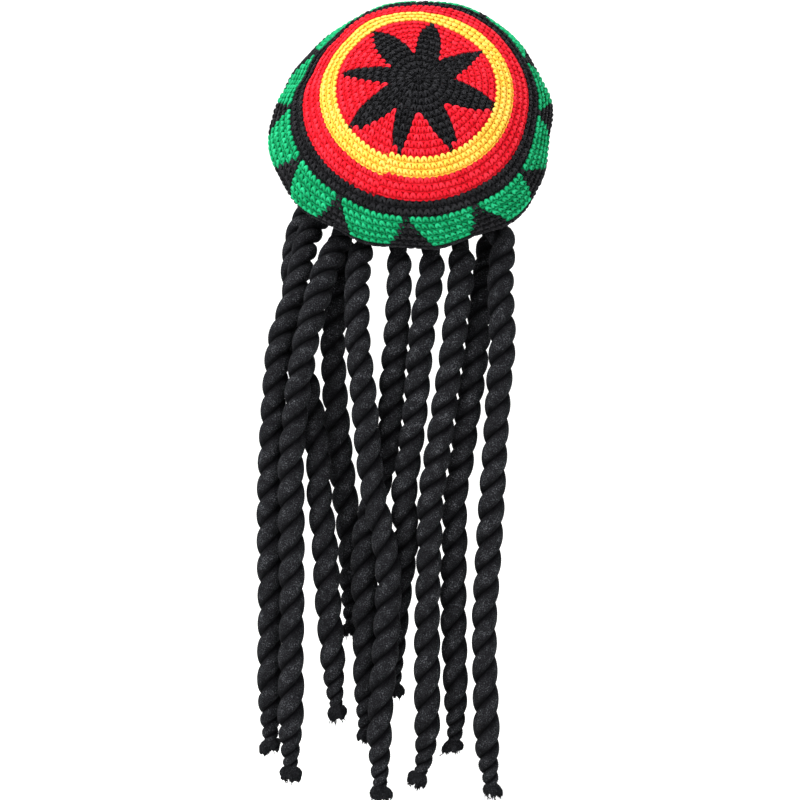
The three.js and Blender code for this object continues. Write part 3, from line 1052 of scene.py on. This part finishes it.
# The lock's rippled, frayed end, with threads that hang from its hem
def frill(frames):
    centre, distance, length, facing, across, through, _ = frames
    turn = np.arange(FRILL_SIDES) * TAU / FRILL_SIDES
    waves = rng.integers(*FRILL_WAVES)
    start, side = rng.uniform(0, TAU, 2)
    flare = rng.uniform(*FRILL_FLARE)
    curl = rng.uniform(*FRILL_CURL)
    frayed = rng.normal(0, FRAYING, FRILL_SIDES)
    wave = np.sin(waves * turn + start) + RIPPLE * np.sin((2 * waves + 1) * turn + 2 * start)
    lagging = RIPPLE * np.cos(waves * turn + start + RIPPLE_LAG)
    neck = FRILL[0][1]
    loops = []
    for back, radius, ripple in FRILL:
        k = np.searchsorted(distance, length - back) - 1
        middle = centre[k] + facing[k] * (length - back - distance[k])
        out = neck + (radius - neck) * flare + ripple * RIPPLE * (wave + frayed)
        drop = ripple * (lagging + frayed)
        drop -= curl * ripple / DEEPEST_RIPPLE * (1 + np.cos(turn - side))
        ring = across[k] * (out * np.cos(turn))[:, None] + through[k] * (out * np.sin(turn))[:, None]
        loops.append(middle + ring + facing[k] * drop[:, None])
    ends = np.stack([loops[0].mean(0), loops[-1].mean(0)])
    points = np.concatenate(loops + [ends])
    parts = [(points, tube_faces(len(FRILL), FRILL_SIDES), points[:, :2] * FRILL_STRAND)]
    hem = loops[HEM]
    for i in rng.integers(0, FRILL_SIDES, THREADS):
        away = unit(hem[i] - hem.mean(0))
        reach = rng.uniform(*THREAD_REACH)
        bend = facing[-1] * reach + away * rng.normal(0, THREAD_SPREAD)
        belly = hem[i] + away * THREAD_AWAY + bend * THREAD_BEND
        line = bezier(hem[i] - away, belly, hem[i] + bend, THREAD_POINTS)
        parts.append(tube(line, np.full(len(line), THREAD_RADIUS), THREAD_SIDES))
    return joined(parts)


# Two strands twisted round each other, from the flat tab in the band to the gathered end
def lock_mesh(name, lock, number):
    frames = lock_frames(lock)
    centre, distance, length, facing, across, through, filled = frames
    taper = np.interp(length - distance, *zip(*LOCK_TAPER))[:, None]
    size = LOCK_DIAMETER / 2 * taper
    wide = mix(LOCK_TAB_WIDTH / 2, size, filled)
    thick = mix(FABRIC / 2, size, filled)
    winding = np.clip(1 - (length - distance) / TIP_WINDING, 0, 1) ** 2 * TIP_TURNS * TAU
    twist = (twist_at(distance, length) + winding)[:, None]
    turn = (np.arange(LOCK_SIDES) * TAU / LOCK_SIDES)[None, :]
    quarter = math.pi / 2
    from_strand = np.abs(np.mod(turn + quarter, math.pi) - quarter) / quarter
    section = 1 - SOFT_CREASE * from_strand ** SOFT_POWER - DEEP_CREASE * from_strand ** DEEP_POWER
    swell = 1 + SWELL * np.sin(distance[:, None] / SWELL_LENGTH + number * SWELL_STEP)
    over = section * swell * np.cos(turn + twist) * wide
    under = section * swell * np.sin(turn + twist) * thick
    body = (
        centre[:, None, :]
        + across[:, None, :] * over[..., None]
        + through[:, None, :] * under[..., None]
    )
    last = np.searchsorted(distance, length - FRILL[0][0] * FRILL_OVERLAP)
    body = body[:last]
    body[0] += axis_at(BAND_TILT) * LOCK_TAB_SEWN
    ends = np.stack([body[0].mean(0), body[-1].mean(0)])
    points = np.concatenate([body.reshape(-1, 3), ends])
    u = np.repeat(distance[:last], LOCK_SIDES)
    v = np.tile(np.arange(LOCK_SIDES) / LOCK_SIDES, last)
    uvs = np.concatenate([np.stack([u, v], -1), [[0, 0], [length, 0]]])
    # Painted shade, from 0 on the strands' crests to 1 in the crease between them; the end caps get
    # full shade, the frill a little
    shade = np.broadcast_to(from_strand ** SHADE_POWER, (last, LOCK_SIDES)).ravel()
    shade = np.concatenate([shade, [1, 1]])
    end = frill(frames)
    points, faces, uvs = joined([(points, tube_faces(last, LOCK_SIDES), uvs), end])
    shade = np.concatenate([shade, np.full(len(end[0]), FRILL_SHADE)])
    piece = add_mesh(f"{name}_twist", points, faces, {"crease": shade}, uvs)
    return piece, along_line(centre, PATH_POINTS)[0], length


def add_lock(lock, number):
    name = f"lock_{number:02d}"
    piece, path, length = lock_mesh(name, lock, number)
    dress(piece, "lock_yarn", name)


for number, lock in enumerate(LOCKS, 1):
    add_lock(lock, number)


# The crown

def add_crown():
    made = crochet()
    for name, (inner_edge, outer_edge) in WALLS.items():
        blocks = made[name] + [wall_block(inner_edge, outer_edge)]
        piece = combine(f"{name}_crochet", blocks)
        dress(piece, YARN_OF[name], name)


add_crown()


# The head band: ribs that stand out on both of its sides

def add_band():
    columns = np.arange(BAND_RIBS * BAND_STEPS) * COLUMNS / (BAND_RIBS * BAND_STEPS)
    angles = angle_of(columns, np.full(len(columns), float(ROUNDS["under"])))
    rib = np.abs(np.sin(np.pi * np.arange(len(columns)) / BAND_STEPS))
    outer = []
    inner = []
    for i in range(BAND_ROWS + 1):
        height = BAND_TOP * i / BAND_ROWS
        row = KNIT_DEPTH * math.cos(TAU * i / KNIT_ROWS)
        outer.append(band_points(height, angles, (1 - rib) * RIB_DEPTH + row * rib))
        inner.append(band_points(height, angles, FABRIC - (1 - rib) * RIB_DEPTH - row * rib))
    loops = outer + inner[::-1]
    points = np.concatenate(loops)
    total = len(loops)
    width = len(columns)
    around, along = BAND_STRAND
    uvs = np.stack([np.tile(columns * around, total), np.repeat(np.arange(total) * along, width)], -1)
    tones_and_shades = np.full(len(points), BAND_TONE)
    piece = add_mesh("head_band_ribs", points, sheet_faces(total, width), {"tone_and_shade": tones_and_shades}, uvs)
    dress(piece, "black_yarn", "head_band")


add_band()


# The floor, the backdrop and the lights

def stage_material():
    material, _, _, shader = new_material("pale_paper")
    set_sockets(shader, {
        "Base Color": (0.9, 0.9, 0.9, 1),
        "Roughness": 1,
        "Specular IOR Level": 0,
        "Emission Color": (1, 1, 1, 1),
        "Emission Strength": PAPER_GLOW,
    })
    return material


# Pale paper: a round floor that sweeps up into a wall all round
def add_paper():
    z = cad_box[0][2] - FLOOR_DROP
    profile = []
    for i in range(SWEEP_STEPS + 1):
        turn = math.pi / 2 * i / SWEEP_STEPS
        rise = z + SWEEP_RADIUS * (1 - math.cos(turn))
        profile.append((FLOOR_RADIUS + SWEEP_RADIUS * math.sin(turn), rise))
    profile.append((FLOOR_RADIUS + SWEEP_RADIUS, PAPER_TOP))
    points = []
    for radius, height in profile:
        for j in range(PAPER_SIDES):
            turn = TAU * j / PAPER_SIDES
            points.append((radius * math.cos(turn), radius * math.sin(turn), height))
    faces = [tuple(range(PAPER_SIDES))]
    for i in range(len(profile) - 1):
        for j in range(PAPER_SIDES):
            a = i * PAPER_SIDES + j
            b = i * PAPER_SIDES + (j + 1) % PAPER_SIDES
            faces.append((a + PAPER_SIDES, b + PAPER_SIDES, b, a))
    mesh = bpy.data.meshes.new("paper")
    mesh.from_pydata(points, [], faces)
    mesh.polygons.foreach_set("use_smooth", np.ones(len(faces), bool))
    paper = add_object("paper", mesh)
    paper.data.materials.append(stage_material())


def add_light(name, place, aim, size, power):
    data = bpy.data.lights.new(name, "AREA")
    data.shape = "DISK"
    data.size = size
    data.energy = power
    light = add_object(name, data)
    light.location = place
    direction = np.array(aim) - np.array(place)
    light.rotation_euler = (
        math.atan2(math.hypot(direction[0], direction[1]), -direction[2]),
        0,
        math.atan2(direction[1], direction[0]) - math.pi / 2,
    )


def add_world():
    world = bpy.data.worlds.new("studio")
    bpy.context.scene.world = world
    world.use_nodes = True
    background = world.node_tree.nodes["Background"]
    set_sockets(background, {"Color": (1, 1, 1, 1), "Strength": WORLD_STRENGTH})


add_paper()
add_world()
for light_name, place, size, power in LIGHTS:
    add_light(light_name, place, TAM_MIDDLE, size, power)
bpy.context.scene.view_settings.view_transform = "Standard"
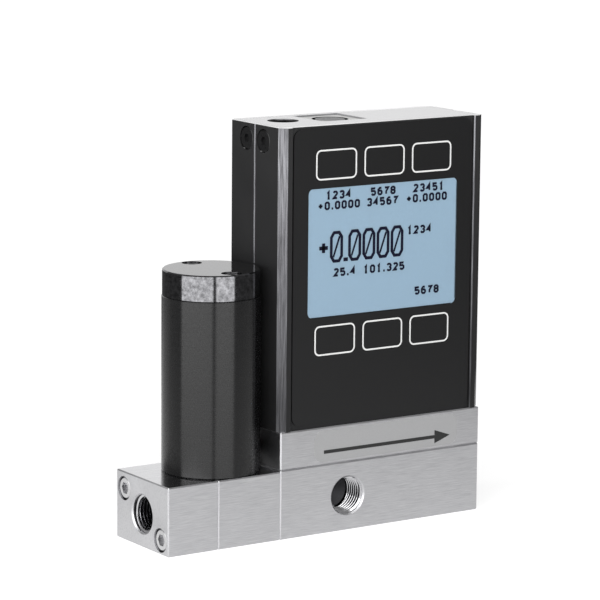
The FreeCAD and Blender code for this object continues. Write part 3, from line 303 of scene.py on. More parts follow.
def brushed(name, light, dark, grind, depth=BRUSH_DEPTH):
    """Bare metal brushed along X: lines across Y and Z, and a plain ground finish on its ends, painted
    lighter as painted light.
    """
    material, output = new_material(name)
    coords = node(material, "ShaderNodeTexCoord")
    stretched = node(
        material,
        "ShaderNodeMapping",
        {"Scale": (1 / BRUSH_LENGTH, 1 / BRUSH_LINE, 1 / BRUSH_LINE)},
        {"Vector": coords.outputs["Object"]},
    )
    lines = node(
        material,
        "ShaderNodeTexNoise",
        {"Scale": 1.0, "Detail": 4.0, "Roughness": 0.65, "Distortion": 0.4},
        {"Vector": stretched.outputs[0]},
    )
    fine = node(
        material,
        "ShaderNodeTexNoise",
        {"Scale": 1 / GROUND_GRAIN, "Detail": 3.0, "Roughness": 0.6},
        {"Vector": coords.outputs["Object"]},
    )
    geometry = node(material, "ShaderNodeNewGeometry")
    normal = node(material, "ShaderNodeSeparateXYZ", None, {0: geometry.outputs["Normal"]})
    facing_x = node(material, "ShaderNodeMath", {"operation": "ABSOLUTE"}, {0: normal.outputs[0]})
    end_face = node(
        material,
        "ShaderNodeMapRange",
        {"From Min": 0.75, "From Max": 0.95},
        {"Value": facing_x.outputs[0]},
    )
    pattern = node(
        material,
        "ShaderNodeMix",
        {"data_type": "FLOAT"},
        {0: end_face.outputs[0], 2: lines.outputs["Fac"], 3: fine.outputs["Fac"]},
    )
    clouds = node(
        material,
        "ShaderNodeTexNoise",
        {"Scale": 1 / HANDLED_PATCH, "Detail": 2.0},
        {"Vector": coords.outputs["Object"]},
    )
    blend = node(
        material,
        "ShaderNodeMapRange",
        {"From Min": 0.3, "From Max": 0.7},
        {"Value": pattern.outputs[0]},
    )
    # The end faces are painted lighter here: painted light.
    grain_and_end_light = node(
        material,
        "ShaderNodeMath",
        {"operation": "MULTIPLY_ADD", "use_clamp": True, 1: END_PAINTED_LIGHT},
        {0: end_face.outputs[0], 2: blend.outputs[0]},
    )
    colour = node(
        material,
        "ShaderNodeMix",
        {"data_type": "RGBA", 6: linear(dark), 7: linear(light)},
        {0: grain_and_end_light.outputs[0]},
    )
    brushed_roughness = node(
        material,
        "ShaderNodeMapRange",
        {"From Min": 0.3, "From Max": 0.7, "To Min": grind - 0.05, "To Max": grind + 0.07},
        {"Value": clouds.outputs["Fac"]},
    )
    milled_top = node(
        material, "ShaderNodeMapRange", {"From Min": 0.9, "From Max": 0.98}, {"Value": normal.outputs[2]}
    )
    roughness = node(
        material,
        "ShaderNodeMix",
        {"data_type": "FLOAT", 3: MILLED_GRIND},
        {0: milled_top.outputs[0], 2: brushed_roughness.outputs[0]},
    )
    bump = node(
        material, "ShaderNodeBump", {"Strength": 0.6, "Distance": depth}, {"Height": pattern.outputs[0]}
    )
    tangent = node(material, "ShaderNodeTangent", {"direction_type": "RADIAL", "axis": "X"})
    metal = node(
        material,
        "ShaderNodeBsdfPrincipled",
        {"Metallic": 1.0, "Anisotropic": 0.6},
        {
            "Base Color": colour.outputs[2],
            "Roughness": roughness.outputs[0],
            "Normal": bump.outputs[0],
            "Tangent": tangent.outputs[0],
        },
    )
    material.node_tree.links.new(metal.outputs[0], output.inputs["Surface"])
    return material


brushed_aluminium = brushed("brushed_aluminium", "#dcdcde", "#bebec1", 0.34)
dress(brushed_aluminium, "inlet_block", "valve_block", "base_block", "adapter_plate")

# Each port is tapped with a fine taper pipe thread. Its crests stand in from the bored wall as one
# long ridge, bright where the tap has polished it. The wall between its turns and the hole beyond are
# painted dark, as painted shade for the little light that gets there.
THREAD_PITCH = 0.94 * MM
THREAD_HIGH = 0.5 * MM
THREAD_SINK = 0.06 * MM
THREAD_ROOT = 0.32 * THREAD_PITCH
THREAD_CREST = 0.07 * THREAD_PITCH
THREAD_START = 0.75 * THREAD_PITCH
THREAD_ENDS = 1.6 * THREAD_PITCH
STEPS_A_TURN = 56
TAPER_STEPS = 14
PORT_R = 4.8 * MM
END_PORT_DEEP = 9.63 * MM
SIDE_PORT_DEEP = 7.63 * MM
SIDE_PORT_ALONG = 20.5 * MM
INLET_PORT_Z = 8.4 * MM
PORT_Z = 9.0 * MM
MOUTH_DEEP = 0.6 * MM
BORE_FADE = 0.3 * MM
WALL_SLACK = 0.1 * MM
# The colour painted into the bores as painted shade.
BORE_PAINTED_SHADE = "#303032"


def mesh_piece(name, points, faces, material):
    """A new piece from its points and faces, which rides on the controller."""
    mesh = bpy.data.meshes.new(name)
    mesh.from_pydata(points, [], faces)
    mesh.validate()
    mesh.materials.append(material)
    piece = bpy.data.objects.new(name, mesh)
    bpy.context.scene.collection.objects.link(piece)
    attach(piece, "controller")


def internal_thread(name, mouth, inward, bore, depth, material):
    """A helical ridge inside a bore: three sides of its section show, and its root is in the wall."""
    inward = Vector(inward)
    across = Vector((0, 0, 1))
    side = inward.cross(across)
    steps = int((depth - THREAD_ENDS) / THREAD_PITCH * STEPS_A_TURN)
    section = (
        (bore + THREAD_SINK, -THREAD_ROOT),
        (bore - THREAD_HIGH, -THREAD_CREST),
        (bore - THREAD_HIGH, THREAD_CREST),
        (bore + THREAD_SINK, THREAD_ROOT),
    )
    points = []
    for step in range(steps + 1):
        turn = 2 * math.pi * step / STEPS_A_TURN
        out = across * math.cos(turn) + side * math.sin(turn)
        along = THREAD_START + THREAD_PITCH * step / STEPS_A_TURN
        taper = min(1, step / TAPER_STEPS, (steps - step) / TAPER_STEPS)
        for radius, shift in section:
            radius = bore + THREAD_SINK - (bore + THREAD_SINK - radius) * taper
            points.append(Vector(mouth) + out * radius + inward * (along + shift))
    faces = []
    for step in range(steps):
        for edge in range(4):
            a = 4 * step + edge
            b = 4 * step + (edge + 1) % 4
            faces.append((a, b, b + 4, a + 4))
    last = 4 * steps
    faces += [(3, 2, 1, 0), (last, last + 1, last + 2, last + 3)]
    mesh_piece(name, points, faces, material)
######
▶ _SHORT PROBLEM_
Which lines in the data above contain "code"? Show each one.

▶ _THE ANSWER_
The three.js and Blender code for this object continues. Write part 3, from line 1052 of scene.py on. This part finishes it.
The FreeCAD and Blender code for this object continues. Write part 3, from line 303 of scene.py on. More parts follow.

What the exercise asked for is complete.